The 7-zone model is moreover only useful in the build-up phase because of the numerical situation present allowing for high levels of involvement by many players which cannot be achieved in deeper regions because the numerical situation shifts from one of superiority to inferiority. That is moreover, not to say teams using the 5-zone approach manifest these flaws, rather the principles get ignored temporarily as players adjust outside the constraints or more so sensibly adapts – the 7-zone model attempts to be more holistic.


Within the half-half-space optimal positioning is typically double-pivot player in the narrower half whilst the wide CB and interior player are almost vertical in the wider half-space to connect with the wing-back. Although to draw the press narrower to create space for the wingback the dynamic can be reversed with the CB and interior moving narrow and double pivot player wider to open the passing lane through dragging a pressing player or alternatively being free to release possession directly to the wingback without a mini-up back and through CB-DM-CB-AM-WB combination.



Another way of conceptualising this is thinking of the split when the ball is not central as marking the deep narrow full back positioning most prominently seen at Sassuolo in a back 4 but commonly occupied by defenders in a back 3.


The purpose is to help with central circulation while providing a direct pass to the flank and a vertical pass to the interior player (AM/CF in a 4231) and similar reasons are present therefore in a back 3 as it makes it difficult to simultaneously maintain centrally compact, apply pressure to the ball carrier, cover the player on the flank, the passing lane to the double pivot and the vertical pass which can be accessed via circulation.


The flat back four approach typically produces more compact build-up contrasting featured more around central rotations with the narrow full-back eventually moving wider allowing the winger holding width to come narrow while the CB moves slightly wider to cover space with a member of the double pivot typically dropping into defence – the half-half-space is therefore used differently (although the outcome vis-à-vis shape looks similar).


Thus, it establishes quick connections upon reception to players in dangerous areas who can subsequently combine due to the potential for up-back and through/give and go situations.
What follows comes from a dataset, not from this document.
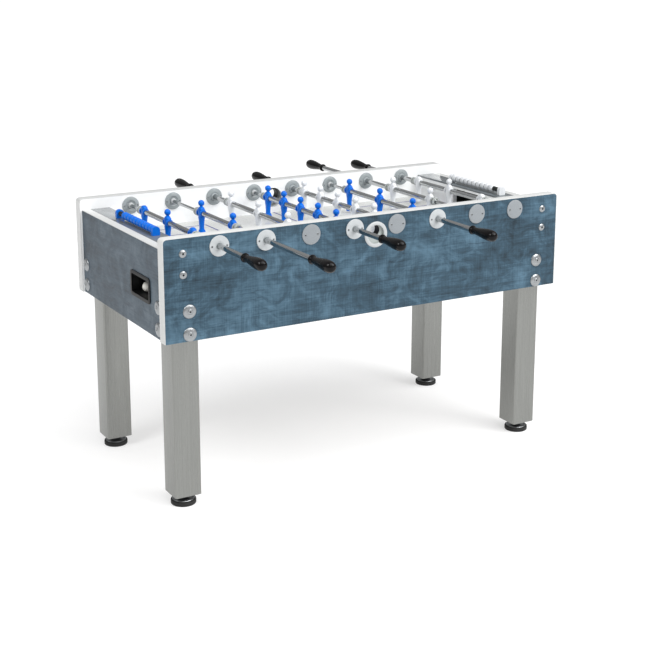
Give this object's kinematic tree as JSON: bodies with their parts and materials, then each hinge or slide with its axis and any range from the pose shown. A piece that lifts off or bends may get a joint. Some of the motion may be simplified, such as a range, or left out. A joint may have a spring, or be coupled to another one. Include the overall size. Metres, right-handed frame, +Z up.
{
  "type": "foosball table",
  "caption": "Foosball table: laminated cabinet on four square steel legs, with telescopic player rods, ball entries, ball trays and abacus scorers.",
  "frame": {"origin": "on the floor under the middle of the table", "axes": "+X along the table to the right-hand goal, +Y away from the near side, where the blue team stands, +Z up"},
  "size_m": [1.5, 1.592, 0.896],
  "materials": {
    "laminate": "satin wood-decor laminate",
    "playfield": "satin laminate",
    "board": "white faced board",
    "grey_plate": "gloss",
    "black_plastic": "fine matte",
    "blue_plastic": "satin gloss",
    "white_plastic": "satin gloss",
    "flange_plastic": "satin",
    "grip_plastic": "gloss",
    "chrome": "polished",
    "leg_steel": "brushed",
    "rubber": "matte"
  },
  "bodies": {
    "table": {"near_side_wall": "laminate", "far_side_wall": "laminate", "playfield": "playfield", "field_beam": "board", "bottom_board": "board", "left_end_panel": "laminate", "left_goal_wall": "board", "left_top_plate": "grey_plate", "left_ball_tray": "black_plastic", "left_scorer_rail": "blue_plastic", "right_end_panel": "laminate", "right_goal_wall": "board", "right_top_plate": "grey_plate", "right_ball_tray": "black_plastic", "right_scorer_rail": "white_plastic", "near_ball_entry": "white_plastic", "far_ball_entry": "white_plastic", "near_left_leg": "leg_steel", "far_left_leg": "leg_steel", "near_right_leg": "leg_steel", "far_right_leg": "leg_steel", "bearing_1": "flange_plastic", "bearing_2": "flange_plastic", "bearing_3": "flange_plastic", "bearing_4": "flange_plastic", "bearing_5": "flange_plastic", "bearing_6": "flange_plastic", "bearing_7": "flange_plastic", "bearing_8": "flange_plastic"},
    "left_score_beads": {"left_score_beads": "blue_plastic"},
    "right_score_beads": {"right_score_beads": "white_plastic"},
    "near_left_foot": {"near_left_foot": "rubber"},
    "far_left_foot": {"far_left_foot": "rubber"},
    "near_right_foot": {"near_right_foot": "rubber"},
    "far_right_foot": {"far_right_foot": "rubber"},
    "inner_rod_1": {"inner_rod_1": "chrome"},
    "player_rod_1": {"player_rod_1": "blue_plastic", "handle_1": "grip_plastic"},
    "inner_rod_2": {"inner_rod_2": "chrome"},
    "player_rod_2": {"player_rod_2": "blue_plastic", "handle_2": "grip_plastic"},
    "inner_rod_3": {"inner_rod_3": "chrome"},
    "player_rod_3": {"player_rod_3": "white_plastic", "handle_3": "grip_plastic"},
    "inner_rod_4": {"inner_rod_4": "chrome"},
    "player_rod_4": {"player_rod_4": "blue_plastic", "handle_4": "grip_plastic"},
    "inner_rod_5": {"inner_rod_5": "chrome"},
    "player_rod_5": {"player_rod_5": "white_plastic", "handle_5": "grip_plastic"},
    "inner_rod_6": {"inner_rod_6": "chrome"},
    "player_rod_6": {"player_rod_6": "blue_plastic", "handle_6": "grip_plastic"},
    "inner_rod_7": {"inner_rod_7": "chrome"},
    "player_rod_7": {"player_rod_7": "white_plastic", "handle_7": "grip_plastic"},
    "inner_rod_8": {"inner_rod_8": "chrome"},
    "player_rod_8": {"player_rod_8": "white_plastic", "handle_8": "grip_plastic"},
    "ball": {"ball": "white_plastic"}
  },
  "joints": [
    {"name": "rod_1_spin", "type": "hinge", "parent": "table", "child": "inner_rod_1", "pos_m": [-0.5635, 0, 0.851], "axis": [0, 1, 0], "continuous": true},
    {"name": "rod_1_slide", "type": "slide", "parent": "inner_rod_1", "child": "player_rod_1", "axis": [0, 1, 0], "range_m": [-0.102, 0.074]},
    {"name": "rod_2_spin", "type": "hinge", "parent": "table", "child": "inner_rod_2", "pos_m": [-0.4025, 0, 0.851], "axis": [0, 1, 0], "continuous": true},
    {"name": "rod_2_slide", "type": "slide", "parent": "inner_rod_2", "child": "player_rod_2", "axis": [0, 1, 0], "range_m": [-0.143, 0.191]},
    {"name": "rod_3_spin", "type": "hinge", "parent": "table", "child": "inner_rod_3", "pos_m": [-0.2415, 0, 0.851], "axis": [0, 1, 0], "continuous": true},
    {"name": "rod_3_slide", "type": "slide", "parent": "inner_rod_3", "child": "player_rod_3", "axis": [0, 1, 0], "range_m": [-0.065, 0.091]},
    {"name": "rod_4_spin", "type": "hinge", "parent": "table", "child": "inner_rod_4", "pos_m": [-0.0805, 0, 0.851], "axis": [0, 1, 0], "continuous": true},
    {"name": "rod_4_slide", "type": "slide", "parent": "inner_rod_4", "child": "player_rod_4", "axis": [0, 1, 0], "range_m": [-0.029, 0.063]},
    {"name": "rod_5_spin", "type": "hinge", "parent": "table", "child": "inner_rod_5", "pos_m": [0.0805, 0, 0.851], "axis": [0, 1, 0], "continuous": true},
    {"name": "rod_5_slide", "type": "slide", "parent": "inner_rod_5", "child": "player_rod_5", "axis": [0, 1, 0], "range_m": [-0.051, 0.041]},
    {"name": "rod_6_spin", "type": "hinge", "parent": "table", "child": "inner_rod_6", "pos_m": [0.2415, 0, 0.851], "axis": [0, 1, 0], "continuous": true},
    {"name": "rod_6_slide", "type": "slide", "parent": "inner_rod_6", "child": "player_rod_6", "axis": [0, 1, 0], "range_m": [-0.06, 0.096]},
    {"name": "rod_7_spin", "type": "hinge", "parent": "table", "child": "inner_rod_7", "pos_m": [0.4025, 0, 0.851], "axis": [0, 1, 0], "continuous": true},
    {"name": "rod_7_slide", "type": "slide", "parent": "inner_rod_7", "child": "player_rod_7", "axis": [0, 1, 0], "range_m": [-0.191, 0.143]},
    {"name": "rod_8_spin", "type": "hinge", "parent": "table", "child": "inner_rod_8", "pos_m": [0.5635, 0, 0.851], "axis": [0, 1, 0], "continuous": true},
    {"name": "rod_8_slide", "type": "slide", "parent": "inner_rod_8", "child": "player_rod_8", "axis": [0, 1, 0], "range_m": [-0.102, 0.074]},
    {"name": "left_beads_slide", "type": "slide", "parent": "table", "child": "left_score_beads", "axis": [0, 1, 0], "range_m": [0, 0.034]},
    {"name": "right_beads_slide", "type": "slide", "parent": "table", "child": "right_score_beads", "axis": [0, -1, 0], "range_m": [0, 0.034]},
    {"name": "near_left_foot_level", "type": "slide", "parent": "table", "child": "near_left_foot", "axis": [0, 0, -1], "range_m": [0, 0.012]},
    {"name": "far_left_foot_level", "type": "slide", "parent": "table", "child": "far_left_foot", "axis": [0, 0, -1], "range_m": [0, 0.012]},
    {"name": "near_right_foot_level", "type": "slide", "parent": "table", "child": "near_right_foot", "axis": [0, 0, -1], "range_m": [0, 0.012]},
    {"name": "far_right_foot_level", "type": "slide", "parent": "table", "child": "far_right_foot", "axis": [0, 0, -1], "range_m": [0, 0.012]},
    {"name": "ball_out", "type": "slide", "parent": "table", "child": "ball", "axis": [-1, 0, 0], "range_m": [0, 0.09]}
  ]
}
This makes the opponent reticent to press highly, focusing rather on making reception difficult for combinations allowing for deep possession to be better held.


The network of short passing connections provided by the 3-2 structure and the 3-4-2-1 more generally thus disincentivise pressing with the intent to win possession quickly due to potentially exposed space, which subsequently allows Chelsea to control games, and controlling games leads to conceding very few chances, particularly when not committing heavily to attacks. Tuchel’s shape at Chelsea therefore facilitates quick circulation which can quickly respond to opposing teams pressing. 


To exemplify the ball-side passing network in action occurred consider this sequence against Liverpool: Jorginho and Antonio Rüdiger played a deliberate 1-2 to draw Curtis Jones forward thus reducing midfield coverage. This exploited the pressing trigger of backwards orientation reception.



Jones then continues his pressure to Rüdiger while simultaneously attempting to cut the passing lane to Jorginho who moves slightly, into the deep narrow full-back position which opens the vertical pass for Rüdiger. Jorginho moreover pivots as to receive on the half-turn to be capable of passing it forward should Jones focus to a greater extent on Rüdiger.



Mason Mount himself receives with backwards orientation to play a lateral pass to now free Ben Chillwell who has time and space to play a direct pass to expose space in behind Liverpool’s defence to Timo Werner.


This was achieved through the nuances in half-space positioning – particularly Jorginho’s slight movement – that is not to say he was influenced by this mode of thought which could have originated from multivariate sources, but rather it shows the effectiveness of thought applied. The pattern itself was an up-back and as previously mentioned to be effective in the shape because of the potential to adapt attacks on the ball side due to intelligent positioning.



The effectiveness against pressure therefore creates a conundrum – allow the team with low-risk possession to have security in their possession or expose yourself to risk attempting to press with similar numerical commitment generating opportunities which a risk-averse team class as justifiably worthy of attacking.


In the above instance, the low-risk team in possession has maintained the same positioning and is thus secure from losing possession from a transition, allowing them to risk the potential goalscoring pass against exposed opposing space.


Overall, it should be noted these models are recommendations for rough positioning which are principles rather than rigid patterns which should be followed – the half-space and half-half space do not exist on the pitch but rather as concepts to be aware of when positioning as to optimise options for the ball carrier. When the categories lose their utility, they should be dropped as the fundamental importance derives from the ability to help establish passing connections to generate time in possession and expose opponents lack of coverage.


Particularly within Chelsea’s system, circulating quickly and not being quickly constrained is of paramount concern which makes knowing what regions to move into imperative as because of lack of numerical commitments to transitions, exposing the opponent via quick interchanges on the near side featuring a frequently involved centre back and interior player linking with the wing-back and centre forward supporting or quickly switching play to expose lack of coverage, often using wide centre back forward momentum to advance possession.


In both instances, however, compacting on the near side is crucial to connect to further expose unprotected regions of the pitch. The aim when moving wide is to contract to subsequently expand – vertically on the near side to exploit the opposition’s presumed tight marking due to engaging in a touchline press – or horizontally on the far side.


This often requires fluid dynamic movements through overloading vertical corridors as the principle of occupation is more important with regards to circulation and consolidated possession whereas when facing tight marking transitional states are often provoked through quick interchanges making rotational runs which cause temporary overlaps and lack of coverage useful.


The 7-zone model, therefore, seems best adapted to teams to teams with a deep central numerical commitment that emphasize increasing the size of the effective pitch through coverage and connections which use the ball as a reference point of adaptation. The primary benefit is that of increased connections through facilitating better staggering adapted to predictable movements of the opponent which can allow for fluid passing sequences to occur which expose space in behind the opponent or otherwise help to consolidate possession.